The disc opens with the title track, which is built around the John Lee Hooker’s boogie riff. Hammar describes learning about the blues from his father’s records as he barks out a laundry list of blues legends. “Arrested at the Catfish Fry” takes a humorous look at a night out on the town gone all wrong. Hammar, Carroll and Pedersen all turn in lively solos. The band shifts to a funkier groove on “Miss Katrina”, which could serve as a travel guide for some of New Orleans highlights.
The proceedings shift to a gospel-tinged vein on “Yes I Will”, with Hammar’s eloquent vocal and soulful guitar picking making this track one of the highlights. “Carry On” works the darker side of the human experience as the leader belts out a message of hope in the face of life’s travails. Carroll fleshes out the arrangement with fat chords from his organ. “Suited for the Blues,” sounds like it was borrowed from the Robert Cray playbook. The grinding rhythm of “Down at the Junction” provides a launching pad for a fiery solo from Hammar.
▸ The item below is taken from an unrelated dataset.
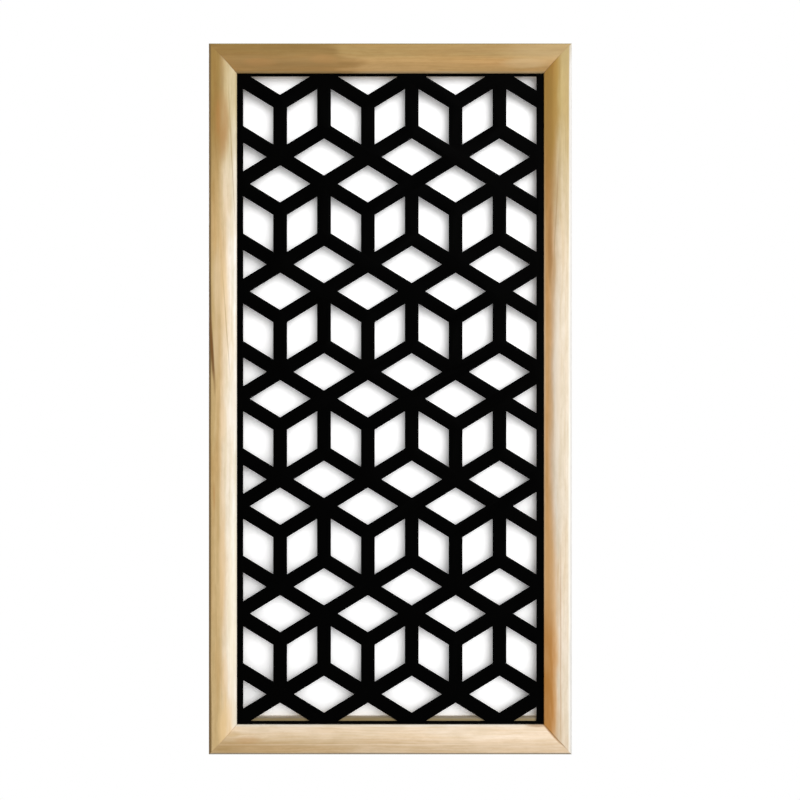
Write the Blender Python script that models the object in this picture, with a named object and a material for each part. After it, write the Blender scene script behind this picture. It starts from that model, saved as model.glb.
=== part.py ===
"""Framed lattice wall panel: one black cut sheet in a mitred frame of moulded pine.

The front faces -Y, the back of the frame lies on the plane y = 0, and +Z is up. The origin
is on the flat back of the top rail, at the middle of its length, where the panel is fixed to
a wall. All lengths are in metres.
"""

import math

import bmesh
import bpy
from mathutils import Matrix, Vector

# Lattice pattern: uprights one bay apart, joined by bars that slant up and down
BAYS = 7
ROWS = 6
BAY_PITCH = 0.0751
BAR_RISE = 0.0460
UPRIGHT_WIDTH = 0.0235
SLANT_WIDTH = 0.0242

# Sheet that the lattice is cut in, with the solid edge left beside the openings
SHEET_THICKNESS = 0.003
LEFT_BORDER = 0.0193
RIGHT_BORDER = 0.0215
TOP_BORDER = 0.0130
BOTTOM_BORDER = 0.0137

# How the frame holds the sheet
SHEET_LAP = 0.0090
SHEET_CLEARANCE = 0.0015
FIT_GAP = 0.0003

# Section of the moulding, from its outer edge inwards
OUTER_ROUND = 0.0025
FLAT_WIDTH = 0.0160
CURVE_RADIUS = 0.0245
SLOPE_ANGLE = math.radians(44)
SLOPE_WIDTH = 0.0106
SIGHT_ROUND = 0.0012
LIP_THICKNESS = 0.0030
BACK_CHAMFER = 0.0010
ROUND_STEPS = 6
CURVE_STEPS = 10

# Beads that close the rebate behind the sheet
BEAD_THICKNESS = 0.0090
BEAD_RECESS = 0.0010
BEAD_SETBACK = 0.0040
BOTTOM_BEAD_RISE = 0.0104
BEAD_EASING = 0.0008

# Worked out from the sizes above
ROW_HEIGHT = 4 * BAR_RISE
SLANT_HEIGHT = SLANT_WIDTH * math.hypot(BAY_PITCH, BAR_RISE) / BAY_PITCH
OPENING_RISE = BAR_RISE - SLANT_HEIGHT / 2
WINDOW_WIDTH = BAYS * BAY_PITCH - UPRIGHT_WIDTH
WINDOW_HEIGHT = ROWS * ROW_HEIGHT
SHEET_WIDTH = LEFT_BORDER + WINDOW_WIDTH + RIGHT_BORDER
SHEET_HEIGHT = BOTTOM_BORDER + WINDOW_HEIGHT + TOP_BORDER
SIGHT_WIDTH = SHEET_WIDTH - 2 * SHEET_LAP
SIGHT_HEIGHT = SHEET_HEIGHT - 2 * SHEET_LAP
REBATE_WIDTH = SHEET_LAP + SHEET_CLEARANCE

CURVE_RUN = CURVE_RADIUS * math.sin(SLOPE_ANGLE)
CURVE_DROP = CURVE_RADIUS * (1 - math.cos(SLOPE_ANGLE))
SLOPE_DROP = SLOPE_WIDTH * math.tan(SLOPE_ANGLE)
MEMBER_WIDTH = FLAT_WIDTH + CURVE_RUN + SLOPE_WIDTH + SIGHT_ROUND * (1 - math.sin(SLOPE_ANGLE))
SIGHT_DEPTH = CURVE_DROP + SLOPE_DROP + SIGHT_ROUND * math.cos(SLOPE_ANGLE)
REBATE_FLOOR = SIGHT_DEPTH + LIP_THICKNESS
SHEET_FRONT = REBATE_FLOOR + FIT_GAP
BEAD_FRONT = SHEET_FRONT + SHEET_THICKNESS + FIT_GAP
BEAD_BACK = BEAD_FRONT + BEAD_THICKNESS
MEMBER_DEPTH = BEAD_BACK + BEAD_RECESS

FRAME_WIDTH = SIGHT_WIDTH + 2 * MEMBER_WIDTH
FRAME_HEIGHT = SIGHT_HEIGHT + 2 * MEMBER_WIDTH
BACK_LAND = MEMBER_WIDTH - REBATE_WIDTH
FRONT = Vector((0, -MEMBER_DEPTH, 0))
CENTRE = Vector((0, 0, BACK_LAND / 2 - FRAME_HEIGHT / 2))


def clear_scene():
    """Remove whatever objects the file already holds."""
    for old in list(bpy.data.objects):
        bpy.data.objects.remove(old, do_unlink=True)


def plain_material(name, colour, roughness):
    """A non-metallic finish of one colour and gloss."""
    material = bpy.data.materials.new(name)
    material.use_nodes = True
    shader = material.node_tree.nodes["Principled BSDF"]
    shader.inputs["Base Color"].default_value = (*colour, 1)
    shader.inputs["Roughness"].default_value = roughness
    shader.inputs["Metallic"].default_value = 0
    return material


def add_piece(name, bm, material, matrix):
    """Turn a bmesh into a named object at the given place."""
    bmesh.ops.recalc_face_normals(bm, faces=bm.faces)
    mesh = bpy.data.meshes.new(name)
    bm.to_mesh(mesh)
    bm.free()
    mesh.materials.append(material)
    piece = bpy.data.objects.new(name, mesh)
    piece.matrix_world = matrix
    bpy.context.scene.collection.objects.link(piece)
    return piece


def extrude_faces(bm, faces, offset):
    """Give flat faces a thickness, leaving them as the near side of closed solids."""
    moved = bmesh.ops.extrude_face_region(bm, geom=faces)["geom"]
    far_corners = [part for part in moved if isinstance(part, bmesh.types.BMVert)]
    bmesh.ops.translate(bm, vec=offset, verts=far_corners)
    return far_corners


def arc(centre, radius, start, end, steps):
    """Points along an arc; an angle of 0 points to the front and 90 degrees points inwards."""
    turns = [start + (end - start) * step / steps for step in range(steps + 1)]
    return [(centre[0] + radius * math.sin(t), centre[1] - radius * math.cos(t)) for t in turns]


def moulding_section():
    """Outline of the moulding as (distance in from the outer edge, depth behind the front)."""
    quarter = math.radians(90)
    outer = arc((OUTER_ROUND, OUTER_ROUND), OUTER_ROUND, -quarter, 0, ROUND_STEPS)
    curve = arc((FLAT_WIDTH, CURVE_RADIUS), CURVE_RADIUS, 0, SLOPE_ANGLE, CURVE_STEPS)
    sight_centre = (MEMBER_WIDTH - SIGHT_ROUND, SIGHT_DEPTH)
    sight = arc(sight_centre, SIGHT_ROUND, SLOPE_ANGLE, quarter, ROUND_STEPS // 2)
    rebate = [(MEMBER_WIDTH, REBATE_FLOOR), (BACK_LAND, REBATE_FLOOR)]
    back = [(BACK_LAND, MEMBER_DEPTH), (BACK_CHAMFER, MEMBER_DEPTH), (0, MEMBER_DEPTH - BACK_CHAMFER)]
    return outer + curve + sight + rebate + back


def frame_member(name, length, span, turn, material):
    """A mitred length of moulding, with its outer edge half of span out from the centre.

    The bar is drawn as the bottom one of the four, and turn carries it round to its side.
    Every point of the section runs along the bar from one mitre to the other.
    """
    bm = bmesh.new()
    mitre_set_back = FIT_GAP / math.sqrt(2)
    half_length = length / 2 - mitre_set_back
    near_end = [bm.verts.new((inwards - half_length, depth, inwards - span / 2))
                for inwards, depth in moulding_section()]
    far_corners = extrude_faces(bm, [bm.faces.new(near_end)], (0, 0, 0))
    for corner in far_corners:
        corner.co.x = -corner.co.x
    place = Matrix.Translation(CENTRE + FRONT) @ Matrix.Rotation(math.radians(turn), 4, "Y")
    member = add_piece(name, bm, material, place)
    member.data.shade_smooth()
    member.data.set_sharp_from_angle(angle=math.radians(30))


def column_lift(column):
    """Every other column of the pattern stands one rise higher."""
    return BAR_RISE if column % 2 == 0 else 0


def rhombus(column, row):
    """Corners of the opening that two neighbouring bays share, centred on an upright's line."""
    x = column * BAY_PITCH
    z = row * ROW_HEIGHT + column_lift(column)
    opening_run = OPENING_RISE * BAY_PITCH / BAR_RISE
    return [(x - opening_run, z), (x, z - OPENING_RISE), (x + opening_run, z), (x, z + OPENING_RISE)]


def parallelogram(bay, row):
    """Corners of the opening between two uprights, whose ends slant from one to the other."""
    middle = (row + 0.5) * ROW_HEIGHT
    left_z = middle + column_lift(bay)
    right_z = middle + column_lift(bay + 1)
    inset = UPRIGHT_WIDTH / 2
    slant = (right_z - left_z) / BAY_PITCH
    corners = []
    for x_in_bay, side in ((inset, -1), (BAY_PITCH - inset, -1), (BAY_PITCH - inset, 1), (inset, 1)):
        z = left_z + slant * x_in_bay + side * OPENING_RISE
        corners.append((bay * BAY_PITCH + x_in_bay, z))
    return corners


def opening_faces():
    """All openings as flat faces, cut off straight along the four sides of the window."""
    outlines = [rhombus(column, row) for column in range(BAYS + 1) for row in range(ROWS + 1)]
    outlines += [parallelogram(bay, row) for bay in range(BAYS) for row in range(ROWS)]
    bm = bmesh.new()
    for outline in outlines:
        bm.faces.new([bm.verts.new((x, 0, z)) for x, z in outline])
    left = UPRIGHT_WIDTH / 2
    window_sides = (
        ((left, 0, 0), (-1, 0, 0)),
        ((left + WINDOW_WIDTH, 0, 0), (1, 0, 0)),
        ((0, 0, 0), (0, 0, -1)),
        ((0, 0, WINDOW_HEIGHT), (0, 0, 1)),
    )
    for point, outwards in window_sides:
        everything = bm.verts[:] + bm.edges[:] + bm.faces[:]
        bmesh.ops.bisect_plane(bm, geom=everything, dist=1e-6, plane_co=point,
                               plane_no=outwards, clear_outer=True)
    return bm


def lattice_cutter(corner):
    """One hidden object that holds a prism through the sheet for each opening."""
    bm = opening_faces()
    overshoot = SHEET_THICKNESS
    bmesh.ops.translate(bm, vec=(0, -overshoot, 0), verts=bm.verts)
    extrude_faces(bm, bm.faces[:], (0, SHEET_THICKNESS + 2 * overshoot, 0))
    cutter = add_piece("lattice_cutter", bm, plain_material("cutter", (1, 1, 1), 1),
                       Matrix.Translation(corner))
    cutter.hide_render = True
    cutter.display_type = "WIRE"
    return cutter


def lattice_sheet(material):
    """The black sheet: a plain board with every opening of the pattern cut through it."""
    sheet_corner = CENTRE + FRONT + Vector((-SHEET_WIDTH / 2, SHEET_FRONT, -SHEET_HEIGHT / 2))
    bm = bmesh.new()
    outline = ((0, 0), (SHEET_WIDTH, 0), (SHEET_WIDTH, SHEET_HEIGHT), (0, SHEET_HEIGHT))
    board = bm.faces.new([bm.verts.new((x, 0, z)) for x, z in outline])
    extrude_faces(bm, [board], (0, SHEET_THICKNESS, 0))
    sheet = add_piece("lattice_sheet", bm, material, Matrix.Translation(sheet_corner))

    first_upright = Vector((LEFT_BORDER - UPRIGHT_WIDTH / 2, 0, BOTTOM_BORDER))
    openings = sheet.modifiers.new("openings", "BOOLEAN")
    openings.operation = "DIFFERENCE"
    openings.solver = "EXACT"
    openings.object = lattice_cutter(sheet_corner + first_upright)


def bead(name, left, right, bottom, top, material):
    """A square bead behind the sheet; its sides are given from the panel's centre."""
    bm = bmesh.new()
    bmesh.ops.create_cube(bm, size=1)
    bmesh.ops.scale(bm, vec=(right - left, BEAD_THICKNESS, top - bottom), verts=bm.verts)
    middle = Vector(((left + right) / 2, (BEAD_FRONT + BEAD_BACK) / 2, (bottom + top) / 2))
    piece = add_piece(name, bm, material, Matrix.Translation(CENTRE + FRONT + middle))
    easing = piece.modifiers.new("eased_edges", "BEVEL")
    easing.width = BEAD_EASING
    easing.segments = 2


def beads(material):
    """Four beads in the rebate: two across its full width and two upright ones between them."""
    rebate_side = SIGHT_WIDTH / 2 + REBATE_WIDTH - FIT_GAP
    rebate_end = SIGHT_HEIGHT / 2 + REBATE_WIDTH - FIT_GAP
    inner_side = SIGHT_WIDTH / 2 + BEAD_SETBACK
    top_bead_edge = SIGHT_HEIGHT / 2 + BEAD_SETBACK
    bottom_bead_edge = BOTTOM_BEAD_RISE - SIGHT_HEIGHT / 2
    upright_bottom = bottom_bead_edge + FIT_GAP
    upright_top = top_bead_edge - FIT_GAP
    bead("bottom_bead", -rebate_side, rebate_side, -rebate_end, bottom_bead_edge, material)
    bead("top_bead", -rebate_side, rebate_side, top_bead_edge, rebate_end, material)
    bead("left_bead", -rebate_side, -inner_side, upright_bottom, upright_top, material)
    bead("right_bead", inner_side, rebate_side, upright_bottom, upright_top, material)


def frame():
    """Four mitred members, each of its own piece of pine."""
    sides = (
        ("bottom_rail", FRAME_WIDTH, FRAME_HEIGHT, 0, (0.78, 0.63, 0.42)),
        ("left_stile", FRAME_HEIGHT, FRAME_WIDTH, 90, (0.74, 0.57, 0.34)),
        ("top_rail", FRAME_WIDTH, FRAME_HEIGHT, 180, (0.58, 0.40, 0.20)),
        ("right_stile", FRAME_HEIGHT, FRAME_WIDTH, 270, (0.80, 0.62, 0.40)),
    )
    for name, length, span, turn, colour in sides:
        pine = plain_material(name + "_pine", colour, 0.45)
        frame_member(name, length, span, turn, pine)


clear_scene()
frame()
lattice_sheet(plain_material("black_sheet", (0.006, 0.006, 0.006), 0.5))
beads(plain_material("bead_pine", (0.60, 0.46, 0.29), 0.6))
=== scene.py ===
import math

import bmesh
import bpy
from mathutils import Euler, Matrix, Vector


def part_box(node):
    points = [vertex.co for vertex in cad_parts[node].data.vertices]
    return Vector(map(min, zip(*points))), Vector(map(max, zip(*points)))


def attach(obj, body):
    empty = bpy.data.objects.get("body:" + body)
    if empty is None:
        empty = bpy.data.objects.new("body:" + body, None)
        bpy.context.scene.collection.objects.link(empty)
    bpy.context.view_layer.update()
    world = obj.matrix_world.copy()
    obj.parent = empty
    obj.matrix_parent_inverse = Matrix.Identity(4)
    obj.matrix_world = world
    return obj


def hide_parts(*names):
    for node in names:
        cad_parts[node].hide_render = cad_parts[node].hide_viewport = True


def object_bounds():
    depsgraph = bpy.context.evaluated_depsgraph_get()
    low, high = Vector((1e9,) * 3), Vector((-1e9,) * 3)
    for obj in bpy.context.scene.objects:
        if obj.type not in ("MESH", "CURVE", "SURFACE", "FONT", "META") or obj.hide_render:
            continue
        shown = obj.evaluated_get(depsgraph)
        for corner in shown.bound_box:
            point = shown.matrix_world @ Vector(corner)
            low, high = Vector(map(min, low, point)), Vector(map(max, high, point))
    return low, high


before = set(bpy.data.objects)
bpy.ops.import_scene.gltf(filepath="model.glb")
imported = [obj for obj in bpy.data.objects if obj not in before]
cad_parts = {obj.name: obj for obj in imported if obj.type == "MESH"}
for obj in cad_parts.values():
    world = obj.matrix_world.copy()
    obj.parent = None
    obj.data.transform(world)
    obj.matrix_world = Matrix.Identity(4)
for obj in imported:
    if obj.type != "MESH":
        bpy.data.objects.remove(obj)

cad_low, cad_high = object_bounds()

# Frame members
# Four lengths of pine moulding, mitred and glued at the corners round the lattice. Each has a
# flat outer band, a rounded shoulder and a slope down to the sight edge, with a rebate behind.
# They are planed, sanded and given one thin satin coat.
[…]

Pedersen and Carroll trade licks on “Workin’ Overtime” before the leader turns in another solo that burns up the fretboard on his guitar. Pedersen’s harp is featured on “Who’s Richer Than Who”, which has a country music feel and is the weakest song on the disc. Everybody gets a chance to stretch out on the lone instrumental “Hambrosia” with Hammar and Carroll once again distinguishing themselves.
Hammar pours out his grief on the passing of his mother on, “This Ain’t Goodbye”. Pedersen’s mournful harp tones lead into Carroll’s organ, which takes you to church before Hammar’s heartfelt singing and gentle guitar picking closes out the disc.
There is plenty to enjoy on this release. This band of veterans really works well together plus they have the very capable Mike Hammar leading the way. If they could put together a full program of material on a par with songs like “Yes I Will” and “Carry On”, there would be no holding them back. This one is definitely worth a listen.